Il a constaté que malgré l’adoption d’une approche de tolérance zéro, les efforts pour détecter les extrémistes étaient « cloisonnés et inefficaces » et les extrémistes eux-mêmes étaient plus aptes à éviter la détection.
« Le besoin d’éducation et de formation pour les dirigeants à tous les niveaux de l’équipe de la défense a été souligné à plusieurs reprises lors des consultations du comité consultatif », indique le rapport sur le racisme.
« Le financement, l’expertise et les ressources humaines ne sont actuellement pas suffisants pour répondre à l’impératif que chaque dirigeant devienne la première ligne de défense pour s’assurer que les membres de ces groupes restent en dehors ou quittent l’équipe de défense. »
Anand a déclaré lundi que le gouvernement avait affecté plus de 200 millions de dollars pour aider à changer la culture de l’armée, mais elle n’a présenté aucune nouvelle mesure spécifique.
Le général Wayne Eyre, chef d’état-major de la défense, a déclaré que l’armée devait trouver un équilibre entre les préoccupations en matière de confidentialité et rester vigilante lorsqu’il s’agissait de surveiller les publications des membres sur les réseaux sociaux.
« Le véritable défi auquel nous sommes confrontés avec bon nombre de ces organisations est qu’elles ont tendance à se transformer une fois qu’elles sont éclairées, une fois que les projecteurs sont braqués sur elles », a ajouté Eyre lors d’une conférence de presse virtuelle avec Anand et les membres du comité d’examen.
« Nous devons être très, très vigilants et continuer à nous renseigner sur ce que sont ces signes et symboles. »
La question de l’extrémisme de droite dans l’armée canadienne a fait irruption dans le domaine public pour la première fois en 2017 à la suite d’un incident à Halifax au cours duquel un groupe de marins associés aux Proud Boys a perturbé une cérémonie autochtone.
Un rapport du renseignement militaire a par la suite lié des dizaines de membres des forces armées à des groupes extrémistes et a averti que ces organisations recrutaient activement ou essayaient d’infiltrer l’armée pour acquérir une formation, de l’expérience et de l’équipement.

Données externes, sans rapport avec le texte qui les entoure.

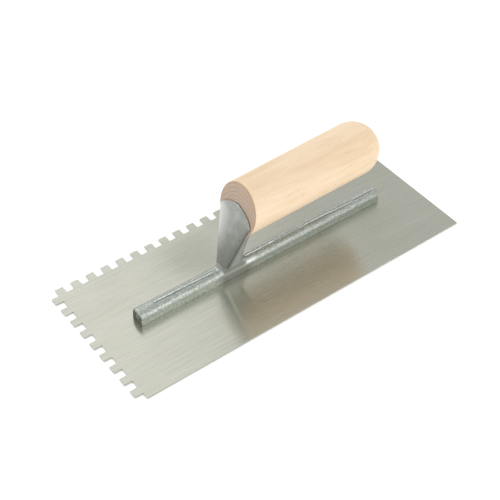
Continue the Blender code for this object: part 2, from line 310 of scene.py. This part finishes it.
def pale_wood():
    """Plain turned hardwood: long grain and specks on the side, growth rings on the cut end."""
    s = Shader("handle_wood")
    end = s.attribute("end_grain")
    rim = s.attribute("rim")
    wander = s.noise((9, 70, 70), detail=2.0)
    parts = s.node("ShaderNodeSeparateXYZ")
    s.feed(parts.inputs[0], s.place)
    across = s.math("ADD", parts.outputs["Y"], 0.003)
    up = s.math("ADD", parts.outputs["Z"], -0.049)
    radius = s.math("SQRT", s.math("ADD", s.math("POWER", across, 2.0), s.math("POWER", up, 2.0)))
    radius = s.math("ADD", radius, s.math("MULTIPLY", wander, 0.006))
    ring = s.math("FRACT", s.math("MULTIPLY", radius, 400.0))
    late = s.math("POWER", ring, 2.0)
    fibre = s.noise((28, 1500, 1500), detail=3.0)
    fleck = s.between(s.noise((90, 900, 900), detail=1.0), 0.70, 0.80)
    patch = s.noise((14, 75, 75), detail=3.0, roughness=0.6)
    side = s.mix(s.between(patch, 0.40, 0.75), (0.860, 0.695, 0.500), (0.780, 0.595, 0.390))
    side = s.mix(s.math("MULTIPLY", late, 0.14), side, (0.66, 0.44, 0.26))
    side = s.mix(s.between(fibre, 0.38, 0.70, 0.0, 0.32), side, (0.74, 0.54, 0.35))
    side = s.mix(s.math("MULTIPLY", fleck, 0.22), side, (0.50, 0.30, 0.17))
    thread = s.noise((10, 1100, 1100), detail=1.0, shift=(0.5, 0.2, 0.9))
    side = s.mix(s.between(thread, 0.64, 0.72, 0.0, 0.22), side, (0.62, 0.42, 0.25))
    speck = s.noise(300, detail=0.0, shift=(0.2, 0.4, 0.1))
    side = s.mix(s.between(speck, 0.80, 0.86, 0.0, 0.60), side, (0.45, 0.28, 0.16))
    pores = s.noise(2300, detail=2.0)
    mottle = s.noise(420, detail=3.0, roughness=0.6)
    cut = s.mix(s.between(late, 0.1, 1.0), (0.540, 0.422, 0.320), (0.405, 0.308, 0.230))
    cut = s.mix(s.between(mottle, 0.35, 0.70, 0.0, 0.45), cut, (0.48, 0.335, 0.245))
    cut = s.mix(s.between(pores, 0.50, 0.72, 0.0, 0.5), cut, (0.36, 0.25, 0.18))
    colour = s.mix(end, side, cut)
    colour = s.mix(s.math("MULTIPLY", rim, 0.75), colour, (0.42, 0.24, 0.13))
    grain = s.math("ADD", s.math("MULTIPLY", fibre, 0.7), s.math("MULTIPLY", pores, 0.3))
    normal = s.bump(grain, 0.05 * MM, 0.5)
    rough = s.between(fibre, 0.3, 0.7, 0.50, 0.62)
    s.set(Base_Color=colour, Roughness=rough, Normal=normal)
    s.set(Specular_IOR_Level=0.35)
    return s.material


def rivet_steel():
    """Rivet heads ground flush, with the swirl of the belt across them."""
    s = Shader("rivet_steel")
    swirl = s.noise((2600, 60, 60), detail=2.0)
    colour = s.mix(s.between(swirl, 0.3, 0.7), (0.46, 0.46, 0.44), (0.60, 0.60, 0.57))
    normal = s.bump(swirl, 0.01 * MM, 0.5)
    s.set(Base_Color=colour, Metallic=1.0, Roughness=s.between(swirl, 0.3, 0.7, 0.28, 0.40))
    s.set(Normal=normal)
    return s.material


# ---- Mesh helpers ----

def linked(name, mesh, material):
    obj = bpy.data.objects.new(name, mesh)
    bpy.context.scene.collection.objects.link(obj)
    mesh.materials.clear()
    mesh.materials.append(material)
    return obj


def finished(piece, node):
    """Puts the piece on its body, and hides the CAD part that it stands for."""
    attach(piece, BODY)
    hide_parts(node)
    return piece


def evaluated(obj):
    """The object's mesh with its modifiers applied."""
    bpy.context.view_layer.update()
    graph = bpy.context.evaluated_depsgraph_get()
    mesh = bpy.data.meshes.new_from_object(obj.evaluated_get(graph))
    obj.modifiers.clear()
    obj.data = mesh
    return mesh


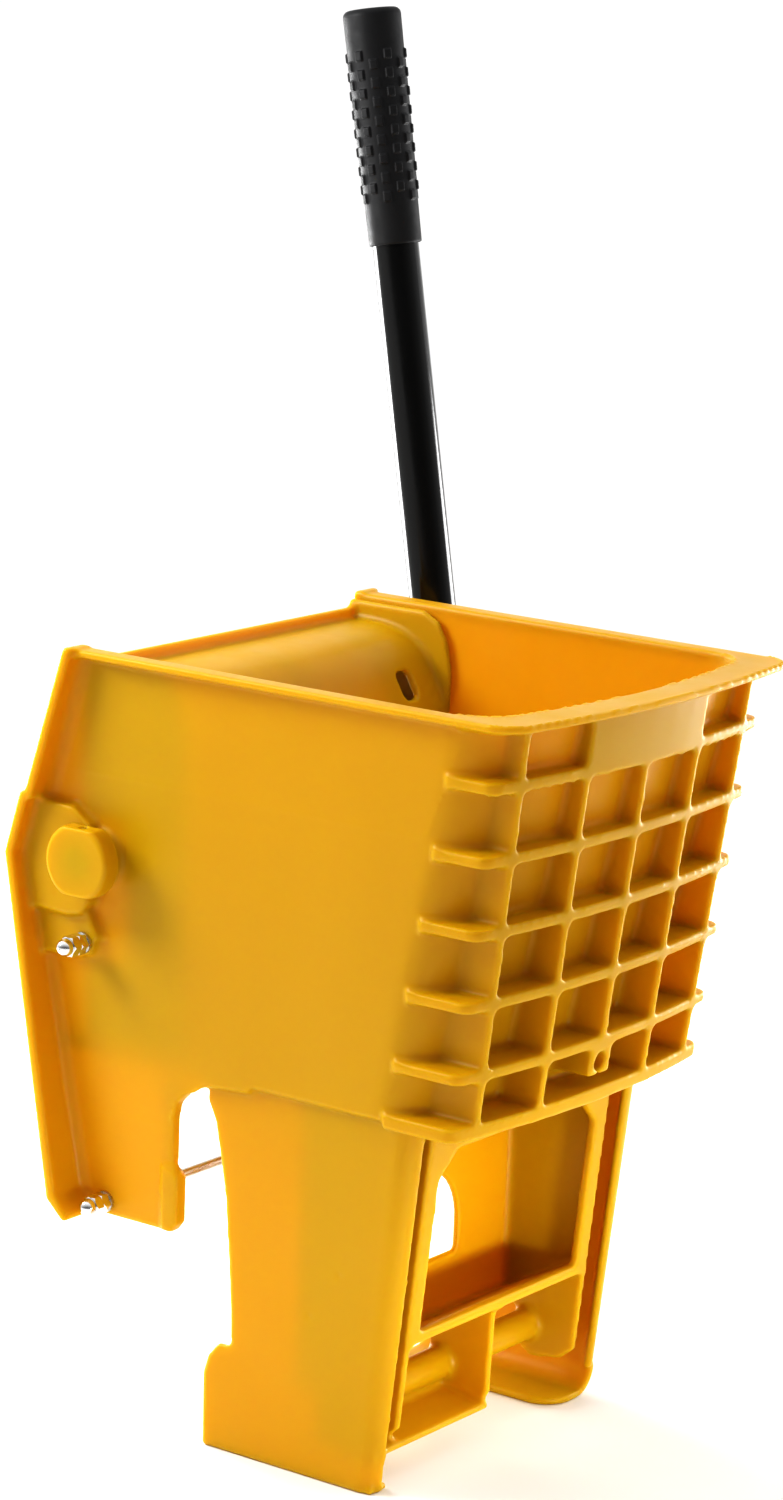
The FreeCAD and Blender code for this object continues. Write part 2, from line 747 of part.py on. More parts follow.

Dans une affaire très médiatisée, un ancien réserviste du Manitoba qui était membre d’un groupe néonazi a été condamné aux États-Unis à neuf ans de prison pour ce que les enquêteurs ont qualifié de complot violent visant à déclencher une « guerre raciale ».
Le panel a critiqué ce qu’il considérait comme l’incapacité des forces armées à donner suite à des centaines de recommandations et de rapports antérieurs conçus pour résoudre certains de ces problèmes.
« Au cours des 20 dernières années, les rapports de 41 enquêtes, panels, conseils, enquêtes et examens sur le climat ont généré 258 recommandations pour aborder la diversité, l’inclusion, le respect et la conduite professionnelle », a déclaré la major à la retraite Sandra Perron lors de la conférence de presse.
« Lorsque ce groupe consultatif a tenté d’identifier les progrès réalisés sur ces recommandations, il est immédiatement apparu que nombre d’entre elles étaient mal mises en œuvre, mises de côté ou même rejetées. »
Anand a reconnu ces échecs et a suggéré que le moment de l’action était enfin venu, notant la création de plusieurs groupes de travail et d’autres organes ainsi que de nouveaux mécanismes de suivi et de rapport pour faire bouger les choses.
Cela comprend non seulement la lutte contre le racisme dans les rangs, mais également le prochain rapport de la juge à la retraite de la Cour suprême Louise Arbour sur les inconduites sexuelles militaires et un rapport distinct l’année dernière sur la réforme du système judiciaire des forces armées.
« En tant que ministre de la Défense nationale et femme racialisée, je suis fermement déterminée à bâtir des institutions où les Canadiens de tous horizons sont inclus, accueillis et responsabilisés », a-t-elle déclaré.
Ce rapport de La Presse canadienne a été publié pour la première fois le 25 avril 2022.